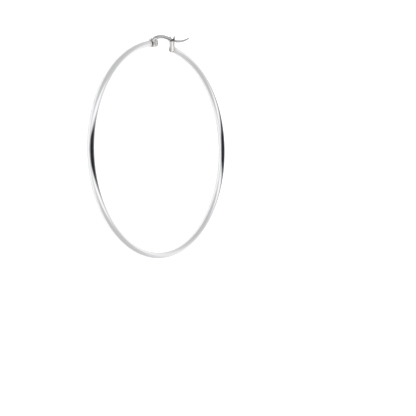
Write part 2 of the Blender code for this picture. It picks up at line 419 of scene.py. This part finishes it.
def makePlate():
    foot = plate["foot"] / 2
    neck = plate["neck"] / 2
    head = plate["head"] / 2
    seat = notchRadius + plate["seatClearance"]
    fillet = plate["fillet"]
    filletAt = (neck + fillet, math.sqrt((foot + fillet) ** 2 - (neck + fillet) ** 2))
    lean = math.atan2(filletAt[1], filletAt[0])
    tip = (head - seat - plate["notchFlare"]) / 2
    bm = bmesh.new()
    runs = [
        addArc(bm, (0, 0), foot, -math.pi / 2, lean),
        addArc(bm, filletAt, fillet, math.pi + lean, math.pi),
        (bm.verts.new((neck, notchHeight - plate["flareHeight"], 0)),) * 2,
        (bm.verts.new((head, notchHeight, 0)),) * 2,
        addArc(bm, (head - tip, plate["height"] - tip), tip, 0, math.pi),
        addArc(bm, (0, notchHeight + seat), seat, 0, -math.pi / 2),
    ]
    for before, after in zip(runs, runs[1:]):
        bm.edges.new((before[1], after[0]))
    bmesh.ops.mirror(bm, geom=list(bm.verts) + list(bm.edges), merge_dist=plate["weld"], axis="X")
    bmesh.ops.remove_doubles(bm, verts=bm.verts, dist=plate["weld"])
    bmesh.ops.contextual_create(bm, geom=list(bm.edges))
    flat = bmesh.ops.extrude_face_region(bm, geom=list(bm.faces))
    raised = [item for item in flat["geom"] if isinstance(item, bmesh.types.BMVert)]
    bmesh.ops.translate(bm, vec=(0, 0, plate["thickness"]), verts=raised)
    bmesh.ops.translate(bm, vec=(0, 0, -plate["thickness"] / 2), verts=bm.verts)
    for face in bm.faces:
        face.material_index = 0 if len(face.verts) > 4 else 1     # the stamped edge is duller
    upright = Matrix.Rotation(-math.pi / 2, 4, "Y")
    bmesh.ops.transform(bm, matrix=Matrix.Translation(footPoint) @ upright, verts=bm.verts)
    piece = newPiece("catchPlate", bm, "hoop_body", "hoop")
    softenEdges(piece, plate["softEdge"])
    return piece


def wireStations():
    # points of the wire's middle line and its radius there, from the pin to the tip of the tail
    radius = wire["diameter"] / 2
    rise = notchHeight + notchRadius + wire["seatLift"]
    seat = footPoint + Vector((0, rise, 0)) - hingePoint
    stops = []
    for across, lift, share in wire["arch"]:
        stops.append((Vector((seat.x * across, seat.y * across + wire["archRise"] * lift, 0)), share))
    stops.append((seat, notchRadius / radius))
    for along, lift, share in wire["tail"]:
        stops.append((seat + Vector((wire["tailLength"] * along, wire["tailLift"] * lift, 0)), share))
    guide = bpy.data.curves.new("wireGuide", "CURVE")
    guide.dimensions = "3D"
    line = guide.splines.new("BEZIER")
    line.bezier_points.add(len(stops) - 1)
    for point, (place, share) in zip(line.bezier_points, stops):
        point.co = place
        point.handle_left_type = "AUTO"
        point.handle_right_type = "AUTO"
    holder = bpy.data.objects.new("wireGuide", guide)
    bpy.context.scene.collection.objects.link(holder)
    bpy.context.view_layer.update()
    stations = []
    points = line.bezier_points
    for index in range(len(stops) - 1):
        here = points[index]
        there = points[index + 1]
        knots = (here.co, here.handle_right, there.handle_left, there.co)
        run = interpolate_bezier(*knots, wire["stepsBetween"] + 1)
        for step, place in enumerate(run[:-1] if index < len(stops) - 2 else run):
            part = 1 - easedOff(step / wire["stepsBetween"])
            share = stops[index][1] * (1 - part) + stops[index + 1][1] * part
            stations.append((place.copy(), radius * share))
    bpy.data.objects.remove(holder, do_unlink=True)
    bpy.data.curves.remove(guide)
    return stations


def makeWire():
    stations = wireStations()
    directions = []
    for index in range(len(stations)):
        before = stations[max(index - 1, 0)][0]
        after = stations[min(index + 1, len(stations) - 1)][0]
        directions.append((after - before).normalized())
    tipPlace, tipRadius = stations[-1]
    for step in range(1, wire["tipSteps"]):
        turn = math.pi / 2 * step / wire["tipSteps"]
        stations.append((tipPlace + directions[-1] * tipRadius * math.sin(turn), tipRadius * math.cos(turn)))
    directions += [directions[-1]] * (wire["tipSteps"] - 1)
    bm = bmesh.new()
    # where each vertex would be if the wire were straight, for the lines that drawing left along it
    straight = bm.verts.layers.float_vector.new("straight")
    ring = bmesh.ops.create_circle(bm, segments=wire["sides"], radius=1)["verts"]
    edges = list(bm.edges)
    placed = Matrix.Identity(4)
    length = 0
    for index, (place, radius) in enumerate(stations):
        if index:
            grown = bmesh.ops.extrude_edge_only(bm, edges=edges)["geom"]
            ring = [item for item in grown if isinstance(item, bmesh.types.BMVert)]
            rungs = [item for item in grown if isinstance(item, bmesh.types.BMEdge)]
            edges = [edge for edge in rungs if all(vert in ring for vert in edge.verts)]
            length += (place - stations[index - 1][0]).length
        facing = directions[index].to_track_quat("Z", "Y").to_matrix().to_4x4()
        target = Matrix.Translation(hingePoint + place) @ facing @ Matrix.Scale(radius, 4)
        bmesh.ops.transform(bm, matrix=target @ placed.inverted(), verts=ring)
        placed = target
        unturned = target.inverted()
        for vert in ring:
            local = unturned @ vert.co
            vert[straight] = (length, local.x * radius, local.y * radius)
        if not index:
            capEnd(bm, edges)
            edges = list(bm.edges)
    capEnd(bm, edges)
    return newPiece("earWire", bm, "wire_body", "ear_wire")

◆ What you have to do
Copy, please, exactly the lines that start at the first line of the data and end at the line containing "return piece", both kept and no others.

◆ Final answer
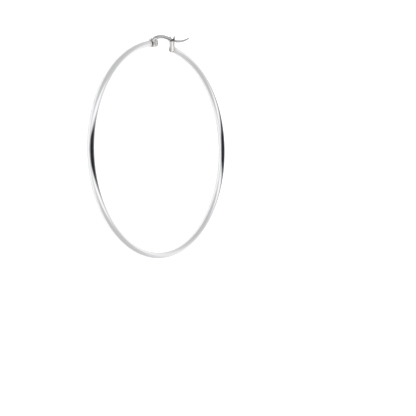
Write part 2 of the Blender code for this picture. It picks up at line 419 of scene.py. This part finishes it.
def makePlate():
    foot = plate["foot"] / 2
    neck = plate["neck"] / 2
    head = plate["head"] / 2
    seat = notchRadius + plate["seatClearance"]
    fillet = plate["fillet"]
    filletAt = (neck + fillet, math.sqrt((foot + fillet) ** 2 - (neck + fillet) ** 2))
    lean = math.atan2(filletAt[1], filletAt[0])
    tip = (head - seat - plate["notchFlare"]) / 2
    bm = bmesh.new()
    runs = [
        addArc(bm, (0, 0), foot, -math.pi / 2, lean),
        addArc(bm, filletAt, fillet, math.pi + lean, math.pi),
        (bm.verts.new((neck, notchHeight - plate["flareHeight"], 0)),) * 2,
        (bm.verts.new((head, notchHeight, 0)),) * 2,
        addArc(bm, (head - tip, plate["height"] - tip), tip, 0, math.pi),
        addArc(bm, (0, notchHeight + seat), seat, 0, -math.pi / 2),
    ]
    for before, after in zip(runs, runs[1:]):
        bm.edges.new((before[1], after[0]))
    bmesh.ops.mirror(bm, geom=list(bm.verts) + list(bm.edges), merge_dist=plate["weld"], axis="X")
    bmesh.ops.remove_doubles(bm, verts=bm.verts, dist=plate["weld"])
    bmesh.ops.contextual_create(bm, geom=list(bm.edges))
    flat = bmesh.ops.extrude_face_region(bm, geom=list(bm.faces))
    raised = [item for item in flat["geom"] if isinstance(item, bmesh.types.BMVert)]
    bmesh.ops.translate(bm, vec=(0, 0, plate["thickness"]), verts=raised)
    bmesh.ops.translate(bm, vec=(0, 0, -plate["thickness"] / 2), verts=bm.verts)
    for face in bm.faces:
        face.material_index = 0 if len(face.verts) > 4 else 1     # the stamped edge is duller
    upright = Matrix.Rotation(-math.pi / 2, 4, "Y")
    bmesh.ops.transform(bm, matrix=Matrix.Translation(footPoint) @ upright, verts=bm.verts)
    piece = newPiece("catchPlate", bm, "hoop_body", "hoop")
    softenEdges(piece, plate["softEdge"])
    return piece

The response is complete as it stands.